Once your prospect knows you care about their problem, they need to believe you can actually solve it. If connection is one side of the “trust” coin, credibility is the other side, and we could pair this with Cialdini’s principle of Authority. There are many ways to establish credibility:
- Credentials – third-party institutions that have given you degrees, awards, titles, and other recognition
- Testimonials – third-party individuals that can attest to the value they experienced with you
- Experience – evidence that you’ve been doing this for many years or for impressive customers
- Examples – evidence, often via a portfolio or case studies, of exactly how you’ve done this before
Assuming we are effectively establishing connection by showing we understand the problem, how we frame the value of what we are doing is important.

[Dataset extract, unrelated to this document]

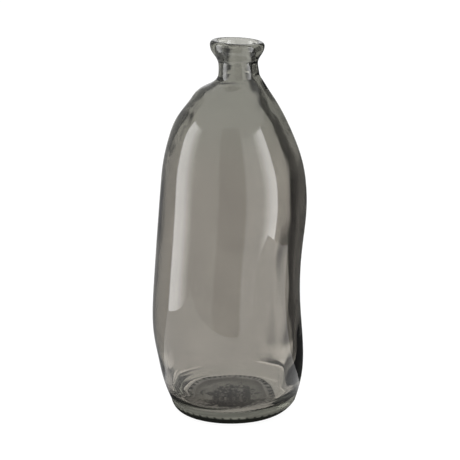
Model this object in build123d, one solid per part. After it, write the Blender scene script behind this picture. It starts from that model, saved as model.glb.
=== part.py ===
from build123d import *
import math
import os

# Bottle vase of blown recycled glass, one thick-walled piece standing on its foot.
# The origin is on the standing plane under the middle of the body, +Z up, +X to the right of the front view.

# Body, the outer form up to where the shoulder has drawn in to the neck
body_radius = 70.0
body_height = 318.0

# Neck, a straight stub set to one side of the body
neck_radius = 18.4
neck_wall = 5.2
neck_length = 13.0
neck_offset = 8.6
neck_setback = 1.4
root_round = 4.0
bore_round = 3.0

# Lip, flared and fire-polished, drawn a little to the left and its rim leaning down to the right
lip_radius = 24.9
lip_height = 18.9
lip_offset = 7.4
lip_roll = 3.8
rim_lean = 2.2
mouth_radius = 17.2
mouth_roll = 2.2
mouth_ledge = 1.1

# Glass thickness, thin on the left of the blown wall and heavier on the right, and under the middle of the floor
left_wall = 3.4
right_wall = 4.6
side_wall = 4.4
base_thickness = 16.5

# Foot, a flat bearing ring around a shallow push-up, rounded into the wall by a share of body_height
foot_round_share = 0.0516
push_up_radius = 36.5
push_up_height = 3.4

# Floor of the cavity: rounded into the wall, crowned, and rising in degrees to the back and to the right, where more
# glass settled, with a clearance up to the first section of the wall
floor_round = 15.0
floor_clearance = 10.5
floor_crown = 1.6
floor_rise_back = 5.0
floor_rise_right = 1.8

# How far cutting tools run past the glass, how many points carry each closed section, and the turn in degrees that
# keeps the seam of the round neck clear of the body's seam
overrun = 2.0
section_points = 12
seam_turn = 90

# Stations up the body, in shares of the sizes above: level of body_height, middle to the right and middle to the
# back of body_radius, half width from neck_radius (0) to body_radius (1), depth of width, and how much the wall
# thickens at the shoulder and at the heel
body_shares = (
    (0.000, -0.060, -0.004, 0.660, 1.000, 1.00),
    (0.038, 0.055, -0.002, 0.787, 1.000, 1.90),
    (0.094, 0.042, 0.003, 0.899, 0.990, 1.60),
    (0.157, 0.023, 0.009, 0.965, 0.980, 1.25),
    (0.236, -0.016, 0.014, 1.000, 0.975, 1.00),
    (0.314, -0.034, 0.014, 0.988, 0.975, 1.00),
    (0.409, -0.026, 0.006, 0.965, 0.975, 1.00),
    (0.503, 0.004, -0.011, 0.963, 0.975, 1.00),
    (0.597, 0.043, -0.026, 0.969, 0.975, 1.00),
    (0.676, 0.056, -0.029, 0.948, 0.975, 1.00),
    (0.755, 0.047, -0.023, 0.882, 0.975, 1.00),
    (0.824, 0.030, -0.011, 0.754, 0.980, 1.10),
    (0.887, 0.027, 0.003, 0.576, 0.985, 1.25),
    (0.934, 0.047, 0.013, 0.380, 0.990, 1.40),
    (0.967, 0.077, 0.019, 0.205, 1.000, 1.60),
    (0.978, 0.112, 0.020, 0.112, 1.000, 1.80),
)
# Half widths at which the two lofts close inside the neck and inside its bore, in shares of those radii
shoulder_close_share = 0.86
cavity_close_share = 0.80
# Stations up the lip: level of lip_height, radius from neck_radius (0) to lip_radius (1), lean of rim_lean, and
# middle from neck_offset (0) to lip_offset (1)
lip_shares = (
    (0.00, 0.00, 0.00, 0.00),
    (0.13, 0.12, 0.15, 0.50),
    (0.29, 0.40, 0.35, 0.85),
    (0.45, 0.70, 0.55, 1.00),
    (0.62, 0.92, 0.75, 0.95),
    (0.80, 1.00, 0.90, 0.80),
    (1.00, 0.97, 1.00, 0.80),
)

# Sizes that follow
neck_x, neck_y = neck_offset, neck_setback
bore_radius = neck_radius - neck_wall
foot_round = foot_round_share * body_height
flare_level = body_height + neck_length
rim_level = flare_level + lip_height


def section(x, y, level, half_width, half_depth, tilt=(0, 0, 0)):
    """One closed oval section of the form, level or tilted by angles in degrees."""
    turns = [2 * math.pi * point / section_points for point in range(section_points)]
    oval = Spline([(half_width * math.cos(t), half_depth * math.sin(t)) for t in turns], periodic=True)
    return Plane(Location((x, y, level), tilt)) * make_face(oval)


def body_station(shares):
    """Place and half sizes of one station of the body."""
    level, right, back, width, depth, thickening = shares
    half_width = neck_radius + width * (body_radius - neck_radius)
    return (
        right * body_radius,
        back * body_radius,
        level * body_height,
        half_width,
        half_width * depth,
        thickening,
    )


def station_at(level):
    """The body's place and half sizes at any level, between the two nearest stations."""
    stations = [body_station(s) for s in body_shares]
    below = max(s for s in range(len(stations) - 1) if stations[s][2] <= level)
    low, high = stations[below], stations[below + 1]
    part_way = (level - low[2]) / (high[2] - low[2])
    return tuple(a + part_way * (b - a) for a, b in zip(low, high))


def make_body():
    """The blown body, lofted from the standing plane up through its stations to close inside the neck."""
    sections = [section(*body_station(shares)[:5]) for shares in body_shares]
    close_radius = shoulder_close_share * neck_radius
    sections.append(section(neck_x, neck_y, body_height, close_radius, close_radius))
    body = loft(sections)
    return fillet(body.edges().group_by(Axis.Z)[0], foot_round)


def make_stub(radius):
    """An upright round bar on the neck's axis, from inside the body up to where the lip begins."""
    bottom = body_height - neck_length
    bar = Cylinder(radius, flare_level - bottom, align=(Align.CENTER, Align.CENTER, Align.MIN))
    return Pos(neck_x, neck_y, bottom) * Rotation(0, 0, seam_turn) * bar


def make_lip():
    """The flared lip, lofted through circles that lean more and more, with its outer edge rolled over."""
    circles = []
    for level, width, lean, drift in lip_shares:
        x = neck_x + drift * (lip_offset - neck_x)
        centre = Location((x, neck_y, flare_level + level * lip_height), (0, lean * rim_lean, 0))
        circles.append(Plane(centre) * Circle(neck_radius + width * (lip_radius - neck_radius)))
    lip = loft(circles)
    return fillet(lip.edges().group_by(Axis.Z)[-1], lip_roll)


def make_outside():
    """The whole outer form, with a rounded root where the neck grows out of the shoulder."""
    body, neck = make_body(), make_stub(neck_radius)
    outside = body + neck
    return fillet(new_edges(body, neck, combined=outside), root_round) + make_lip()


def make_cavity():
    """The hollow of the body, from its rounded and crowned floor up to close inside the bore."""
    tilt = (floor_rise_back, -floor_rise_right, 0)
    floor = station_at(base_thickness)
    stations = [body_station(shares) for shares in body_shares]
    above_floor = [station for station in stations if station[2] > base_thickness + floor_clearance]
    sections = []
    for x, y, level, half_width, half_depth, thickening in [floor] + above_floor:
        sections.append(
            section(
                x + thickening * (left_wall - right_wall) / 2,
                y,
                level,
                half_width - thickening * (left_wall + right_wall) / 2,
                half_depth - thickening * side_wall,
                (0, 0, 0) if sections else tilt,
            )
        )
    close_radius = cavity_close_share * bore_radius
    sections.append(section(neck_x, neck_y, body_height, close_radius, close_radius))
    cavity = loft(sections)
    cavity = fillet(cavity.edges().group_by(Axis.Z)[0], floor_round)
    crown_sphere = (push_up_radius**2 + floor_crown**2) / (2 * floor_crown)
    crown = Pos(0, 0, floor_crown - crown_sphere) * Sphere(crown_sphere)
    return cavity - Location((floor[0], floor[1], base_thickness), tilt) * crown


def make_mouth():
    """The funnel that opens from a small ledge over the bore to the rim."""
    top = rim_level + overrun
    start = bore_radius + mouth_ledge
    wall = TangentArc((start, flare_level), (mouth_radius, top), tangent=(0, 1))
    outline = Polyline((mouth_radius, top), (0, top), (0, flare_level), (start, flare_level))
    middle_x = (neck_x + lip_offset) / 2
    return Pos(middle_x, neck_y, 0) * revolve(Plane.XZ * make_face(wall + outline), Axis.Z)


def make_push_up(foot):
    """The shallow dome pressed up into the middle of the foot, which leaves the bearing ring around it."""
    sphere = (push_up_radius**2 + push_up_height**2) / (2 * push_up_height)
    middle = foot.center()
    return Pos(middle.X, middle.Y, push_up_height - sphere) * Sphere(sphere)


def make_glass_body():
    """The whole vase: outer form less its hollow and push-up, with the bore's foot and the rim rounded."""
    outside = make_outside()
    cavity, bore = make_cavity(), make_stub(bore_radius)
    hollow = cavity + bore
    hollow = fillet(new_edges(cavity, bore, combined=hollow), bore_round)
    push_up = make_push_up(outside.faces().sort_by(Axis.Z)[0])
    glass = outside - hollow - make_mouth() - push_up
    rim = glass.faces().filter_by(GeomType.PLANE).sort_by(Axis.Z)[-1]
    return fillet(rim.inner_wires()[0].edges(), mouth_roll)


os.makedirs("parts", exist_ok=True)
glass_body = make_glass_body()
glass_body.label = "glass_body"
export_step(glass_body, "parts/glass_body.step")
print("glass_body", len(glass_body.solids()), "solid,", round(glass_body.volume / 1000), "cm3")
print(glass_body.bounding_box())
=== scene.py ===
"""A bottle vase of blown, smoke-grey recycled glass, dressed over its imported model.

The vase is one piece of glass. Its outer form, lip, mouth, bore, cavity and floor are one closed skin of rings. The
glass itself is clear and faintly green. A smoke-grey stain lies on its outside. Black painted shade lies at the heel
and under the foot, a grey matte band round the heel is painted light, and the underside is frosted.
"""
import logging
import math
from dataclasses import dataclass, field
from enum import Enum

import bmesh
import bpy
from mathutils import Matrix, Vector, noise


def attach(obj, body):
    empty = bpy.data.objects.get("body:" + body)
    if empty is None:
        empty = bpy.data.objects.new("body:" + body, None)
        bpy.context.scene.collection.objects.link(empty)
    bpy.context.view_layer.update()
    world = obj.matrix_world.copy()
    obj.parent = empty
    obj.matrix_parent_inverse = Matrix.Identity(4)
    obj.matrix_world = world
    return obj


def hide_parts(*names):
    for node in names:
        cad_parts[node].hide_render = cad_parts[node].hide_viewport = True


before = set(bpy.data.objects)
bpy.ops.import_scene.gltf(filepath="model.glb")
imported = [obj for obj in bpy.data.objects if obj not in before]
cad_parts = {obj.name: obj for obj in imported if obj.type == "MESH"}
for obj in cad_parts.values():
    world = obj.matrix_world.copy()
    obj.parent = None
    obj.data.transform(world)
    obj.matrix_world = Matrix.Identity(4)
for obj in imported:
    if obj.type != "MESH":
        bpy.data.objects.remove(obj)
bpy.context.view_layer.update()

log = logging.getLogger("bottle_vase")

MM = 0.001
STAIN_SLACK = 0.01


class Skin(Enum):
    """The parts of the glass's surface, by how much smoke stain each carries."""

    FOOT = 0.8
    OUTSIDE = 1.0
    INSIDE = 0.0

    def carries(self, stain: float) -> bool:
        """Whether a point with this much stain lies on this part."""
        return abs(stain - self.value) < STAIN_SLACK


@dataclass(frozen=True)
class Ring:
    """One closed ring of the skin, in metres, with its lean to the right and its rise to the back in degrees."""

    level: float
    right: float
    back: float
    half_width: float
    half_depth: float
    lean: float = 0.0
    rise: float = 0.0

    def matrix(self) -> Matrix:
        """The place, slope and size of this ring.

        Returns:
            The transform that takes the unit circle to it.
        """
        place = Matrix.Translation((self.right, self.back, self.level))
        turn = Matrix.Rotation(math.radians(self.rise), 4, "X") @ Matrix.Rotation(math.radians(self.lean), 4, "Y")
        size = Matrix.Diagonal((self.half_width, self.half_depth, 1.0, 1.0))
        return place @ turn @ size


class SmoothTable:
    """Rows of values joined by a natural cubic through all of them."""

    def __init__(self, keys: list[float], rows: list[tuple[float, ...]]) -> None:
        """Solve the bend of each column at each key.

        Args:
            keys: rising places of the rows.
            rows: one tuple of values for each key.
        """
        self.keys = keys
        self.rows = rows
        self.bends = [self._bend([row[column] for row in rows]) for column in range(len(rows[0]))]

    def _bend(self, values: list[float]) -> list[float]:
        """The second derivatives of one column, none at its two ends.

        Args:
            values: the column's values.

        Returns:
            One second derivative for each key.
        """
        count = len(values)
        steps = [b - a for a, b in zip(self.keys[:-1], self.keys[1:])]
        upper, right = [0.0] * count, [0.0] * count
        for i in range(1, count - 1):
            rise = (values[i + 1] - values[i]) / steps[i] - (values[i] - values[i - 1]) / steps[i - 1]
            pivot = 2 * (steps[i - 1] + steps[i]) - steps[i - 1] * upper[i - 1]
            upper[i] = steps[i] / pivot
            right[i] = (6 * rise - steps[i - 1] * right[i - 1]) / pivot
        bends = [0.0] * count
        for i in range(count - 2, 0, -1):
            bends[i] = right[i] - upper[i] * bends[i + 1]
        return bends

    def at(self, key: float) -> tuple[float, ...]:
        """The values at a place between the first and the last key.

        Args:
            key: the place.

        Returns:
            One value for each column.
        """
        i = max(n for n in range(len(self.keys) - 1) if n == 0 or self.keys[n] <= key)
        step = self.keys[i + 1] - self.keys[i]
        high = (key - self.keys[i]) / step
        low = 1 - high
        return tuple(
            low * a + high * b + ((low**3 - low) * bends[i] + (high**3 - high) * bends[i + 1]) * step * step / 6
            for a, b, bends in zip(self.rows[i], self.rows[i + 1], self.bends)
        )


def shares_up(count: int) -> list[float]:
    """Evenly spaced shares above 0 and up to 1."""
    return [step / count for step in range(1, count + 1)]


def clamped(value: float) -> float:
    """The value, kept between 0 and 1."""
    return min(1.0, max(0.0, value))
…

- Benefits – How will this change my life? How will this equip me to achieve my dreams? What are the outcomes I can expect from this? These are the questions you have to answer first. Afterward, you can drill down on the details of how you do it.
- Features – How it works, the process, the specs, and whiz-bang tricks. In a crowded market with many others evidently solving the same problem, it may be appropriate to highlight features even more than benefits.
- Pricing strategies convey value relative to benefits, features, competitors, and market demand.
- Free, add-on accessories that are relatively high value but low cost to the business can help seal the deal.
De-risking essentially lowers the perceived potential cost of a product or service. Money-back guarantees are a great example. Even the pricing strategies and free add-ons mentioned above can lower risk by making the audience feel like potential dissatisfaction would be offset by not having lost too much or finding value elsewhere.
If you want to get someone to take a leap that they might not be ready for, just offer them a small step instead.
It’s easy to walk away if you know you can just come back and get something later. Creating a sense of urgency relies on Cialdini’s second principle of persuasion: Scarcity. If time or supplies are limited, there is no guarantee the thing you want will be there when you finally decide to act, so there is more pressure to go ahead and take the jump. Consider the power of short-term sales promotions. Even if the item is always in stock, the opportunity to grab something at a discount before the sale ends is compelling.
The Next Step
Never lead your customer to a dead end. There has to be a call-to-action (commonly referred to as a CTA) that clearly shows audiences what to do next. However, I’m going to add a sub-principle here that I was taught by an old mentor: the Law of Gradients. If you want to get someone to take a leap that they might not be ready for, just offer them a small step instead. After enough small steps, the thing you originally wanted them to do won’t seem like such a jump. If your audience isn’t ready to purchase, switch out the “Buy Now” button for “Add to Cart.” If they aren’t ready to sign up for your subscription product, see if they’ll sign up for your free email content or follow your social profiles, through which you can offer discounts to the subscription itself. Give them a way to benefit without commitment. The larger the commitment, the more crucial this is.